En amont de la prise en charge des mineurs par l'ASE, le département effectue une évaluation sociale du demandeur (notamment pour vérifier la minorité du demandeur). Il met à l'abri le demandeur pendant l'évaluation, jusqu'à ce que la décision de l'autorité judiciaire soit intervenue.
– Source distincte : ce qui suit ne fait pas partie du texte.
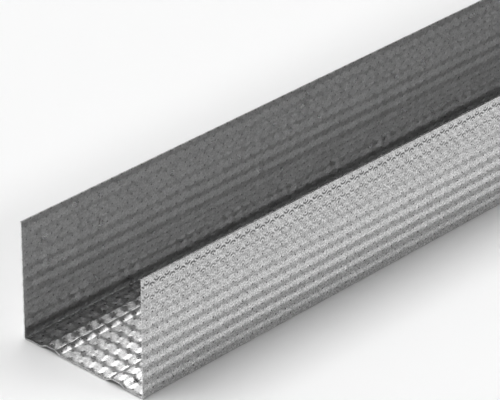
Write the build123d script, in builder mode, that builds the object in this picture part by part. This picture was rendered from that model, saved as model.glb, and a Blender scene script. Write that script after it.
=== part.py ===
"""Metal stud track: a U-shaped channel roll-formed from one strip of galvanised sheet steel.

The web lies flat on the floor, with two stiffening ribs pressed up into the channel. A leg
stands up from each long edge of the web, and wall studs are set down between the two legs.

Units are millimetres. +X runs along the track, +Y across it and +Z up the legs. The origin is
on the underside of the web, in the middle of the track's length and of its width.
"""

import os

from build123d import *

# The stud that the track takes, and the room that it has between the legs
stud_width = 63.5
stud_clearance = 0.0

# The sheet, and the tightest inside radius that it is bent to
sheet_thickness = 0.5
inside_bend_radius = 0.3

# The legs, measured from the underside of the web to their free edges
leg_height = 51.6

# The two ribs: their middles stand evenly about the middle of the web
rib_spacing = 35.1
rib_base_width = 10.2
rib_crest_width = 5.1
rib_height = 1.33

# One stock length
track_length = 3048.0

# Sizes that follow from these
web_width = stud_width + stud_clearance + 2 * sheet_thickness
outside_bend_radius = inside_bend_radius + sheet_thickness


def rib_corners(middle):
    """The rib's four corners on the underside of the sheet, from -Y to +Y, each with its radius.

    The sheet bends up at the rib's base, so its underside is outside that bend. At the crest it
    bends back, and its underside is inside.
    """
    half_base = rib_base_width / 2
    half_crest = rib_crest_width / 2
    return [
        ((middle - half_base, 0), outside_bend_radius),
        ((middle - half_crest, rib_height), inside_bend_radius),
        ((middle + half_crest, rib_height), inside_bend_radius),
        ((middle + half_base, 0), outside_bend_radius),
    ]


def underside_corners():
    """Every bend along the outer face of the strip, from the -Y leg round to the +Y leg."""
    half_web = web_width / 2
    half_spacing = rib_spacing / 2
    return [
        ((-half_web, 0), outside_bend_radius),
        *rib_corners(-half_spacing),
        *rib_corners(half_spacing),
        ((half_web, 0), outside_bend_radius),
    ]


corners = underside_corners()
leg_edges = [(side * web_width / 2, leg_height) for side in (-1, 1)]

with BuildPart() as stud_track:
    # The strip's section: its outer face, thickened inwards by the sheet
    with BuildSketch(Plane.YZ) as section:
        with BuildLine() as outer_face:
            FilletPolyline(
                leg_edges[0],
                *[point for point, radius in corners],
                leg_edges[1],
                radius=[radius for point, radius in corners],
            )
            offset(amount=sheet_thickness, side=Side.LEFT, mode=Mode.ADD)
        make_face()
    # The section is the same all the way along, as it leaves the rolls
    extrude(amount=track_length / 2, both=True)

stud_track.part.label = "stud_track"

os.makedirs("parts", exist_ok=True)
export_step(stud_track.part, "parts/stud_track.step")

print(f"web {web_width:.2f} mm, leg {leg_height:.2f} mm, length {track_length:.0f} mm")
print(f"volume {stud_track.part.volume:.1f} mm3, {len(stud_track.part.faces())} faces")
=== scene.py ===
"""The metal stud track as it looks: embossed galvanised sheet, lying on a white studio floor.

The track runs along X, with the seen cut end at low X. The near leg is at low Y. Every face of
the sheet carries the same kind of embossing: dimples that stand out of the sheet alternate with
dimples that sink into it. The whole sheet stays inside the CAD solid's box.
"""

import math

import bpy
import numpy as np
from mathutils import Matrix, Vector


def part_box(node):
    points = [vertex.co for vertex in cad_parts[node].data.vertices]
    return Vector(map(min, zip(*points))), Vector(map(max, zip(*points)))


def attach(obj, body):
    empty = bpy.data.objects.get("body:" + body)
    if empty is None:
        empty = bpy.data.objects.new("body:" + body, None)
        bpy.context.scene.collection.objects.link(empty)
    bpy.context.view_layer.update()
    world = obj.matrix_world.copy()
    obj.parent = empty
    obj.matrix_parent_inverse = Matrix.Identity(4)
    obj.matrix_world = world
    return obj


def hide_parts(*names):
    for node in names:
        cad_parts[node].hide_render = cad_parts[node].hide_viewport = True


MM = 0.001

# The sheet, its inside bend radius, and where a leg bend's lines run, in degrees from the leg
SHEET = 0.5 * MM
BEND_RADIUS = 0.3 * MM
BEND_ANGLES = (0.0, 30.0, 60.0)

# The dimples' lattice: lines to a period, and the least share of a spacing from a line to a face's end
PERIOD_LINES = 4
END_MARGIN = 0.25

# The two ribs of the web, and how far from the middle of each rib bend its two lines run
RIB_MIDDLE = 17.55 * MM
RIB_HALF_BASE = 5.1 * MM
RIB_HALF_CREST = 2.55 * MM
RIB_HEIGHT = 1.33 * MM
RIB_BEND_REACH = 0.25 * MM

# The small pin mark in the middle of each dimple, in millimetres
PIN_RADIUS, PIN_HEIGHT = 0.3, 0.05

# The zinc's colour, and how much its clouds and the dimples' marks change it and its roughness
ZINC = (0.56, 0.56, 0.56)
CLOUD_TONE, CLOUD_ROUGHNESS, MARK_ROUGHNESS = 0.25, 0.15, 0.15

# The zinc's noises, with scales per metre and the grain's height in millimetres
GRAIN_SCALE, GRAIN_DETAIL, GRAIN_ROUGHNESS, GRAIN_HEIGHT = 1100.0, 2.0, 0.6, 0.03
CLOUD_SCALE, CLOUD_DETAIL = 160.0, 3.0
SPECK_SCALE, SPECK_DETAIL = 1500.0, 1.0
NOISE_MIDDLE = 0.5

# The painted dark reflections, crescents near a leg's free edge: radius and half width in millimetres,
# and lowest height
PAINTED_REFLECTION_RADIUS, PAINTED_REFLECTION_WIDTH, PAINTED_REFLECTION_FROM = 1.3, 0.5, 28 * MM

# How dark the painted reflections get, and how much of their ring is fully dark
PAINTED_REFLECTION_TONE, PAINTED_REFLECTION_FACING = 0.9, 2.0

# Each face's zinc: roughness, strength of its specks, and radius in millimetres and strength of its marks
WEB_ZINC = (0.28, 1.0, 0.65, 0.95)
NEAR_LEG_ZINC = (0.2, 2.0, 0.48, 0.85)
FAR_LEG_ZINC = (0.3, 0.8, 0.48, 0.55)

# The camera, from the outline of the track in the photograph
CAMERA_FROM_END = (-723.7 * MM, -760.2 * MM, 641.3 * MM)
CAMERA_YAW = 42.972
CAMERA_PITCH = 28.475
CAMERA_ROLL = -0.271
FOCAL_PIXELS = 3242.4
PHOTO_WIDTH = 500
SENSOR_WIDTH = 36.0
CLIP_START, CLIP_END = 0.01, 200.0

# The softboxes: angle round the track and along it, in degrees, size in metres, and brightness
SOFTBOXES = {
    "overhead_softbox": (105, 18, (10.9, 6.6), 2.6),
    "left_softbox": (108, -25, (5.1, 5.7), 4.2),
    "side_softbox": (31, 27, (5.1, 1.4), 14.0),
    "back_softbox": (135, 14, (8.6, 4.3), 1.1),
}
SOFTBOX_DISTANCE = 10.0
AIM_FROM_END = 0.15

# The dim room round the softboxes, and the floor
ROOM = 0.04
FLOOR_SIZE = 60.0
FLOOR_WHITE = 0.95

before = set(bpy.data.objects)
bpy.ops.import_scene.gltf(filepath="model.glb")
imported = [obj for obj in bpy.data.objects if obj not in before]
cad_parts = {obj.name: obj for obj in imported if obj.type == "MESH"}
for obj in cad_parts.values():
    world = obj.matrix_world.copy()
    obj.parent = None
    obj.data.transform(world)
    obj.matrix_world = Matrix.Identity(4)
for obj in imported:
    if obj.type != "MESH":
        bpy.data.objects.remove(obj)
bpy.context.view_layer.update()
low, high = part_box("stud_track")
LENGTH = high.x - low.x
WIDTH = high.y - low.y
HEIGHT = high.z - low.z
CUT_END = low.x
BEND = BEND_RADIUS + SHEET / 2


class Emboss:
    """How one face is embossed: half periods along the track, the period across the sheet, how far a
    dimple leaves the sheet's mean plane, how much steeper than the facets its shading is, the shares of
    its height that are waves along the track and across the sheet, how round its dimples are, from a
    plain egg crate (0) upwards, one sunk dimple's place from the cut end and across the sheet, and the
    quarter turn (1 or -1) from the sheet's normal to rising across."""

    def __init__(self, half_periods, row_period, relief, gain, shares, roundness, dimple, turn):
        self.relief, self.gain, self.shares, self.roundness = relief, gain, shares, roundness
        self.half_along, self.half_across = LENGTH / half_periods, row_period / 2
        self.dimple, self.turn = dimple, turn


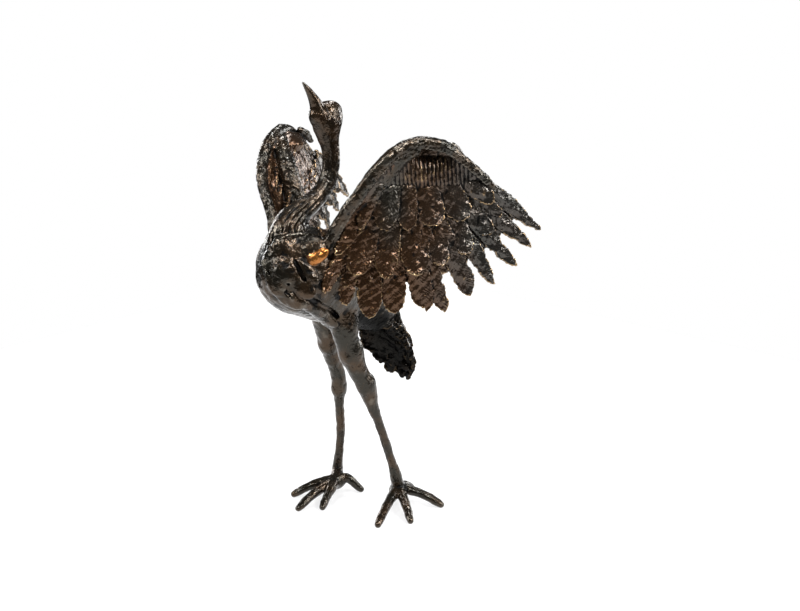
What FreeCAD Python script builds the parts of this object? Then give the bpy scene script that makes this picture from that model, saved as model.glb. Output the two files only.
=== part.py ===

Cette procédure implique un coût mal anticipé par les départements car le délai de 5 jours de mise à l'abri est souvent dépassé, en raison des délais de décision de l'autorité judicaire.

Ce rapport note par ailleurs qu'une part majoritaire (55 %) des demandeurs ne sont pas considérés comme mineur à l'issu du processus.

La bonne évaluation budgétaire du coût des MNA implique donc de mesurer les coûts occasionnés lors des procédures d'évaluation sociale et de l'ASE.

Source : Rapport d'information de MM. Hussein Bourgi, Laurent Burgoa, Xavier Iacovelli et Henri Leroy, fait au nom de la commission des lois et de la commission des affaires sociales n° 854 (2020-2021) - 29 septembre 2021


* 1 Rapport général n° 138 (2020-2021) de M. Christian Klinger, fait au nom de la commission des finances, déposé le 19 novembre 2020.

* 2 Réponses aux questionnaires budgétaires.

* 3 Article 49 de la loi organique n° 2001-692 du 1 er août 2001 relative aux lois de finances.

* 4 Rapport d'information de MM. Hussein Bourgi, Laurent Burgoa, Xavier Iacovelli et Henri Leroy, fait au nom de la commission des lois et de la commission des affaires sociales n° 854 (2020-2021) - 29 septembre 2021.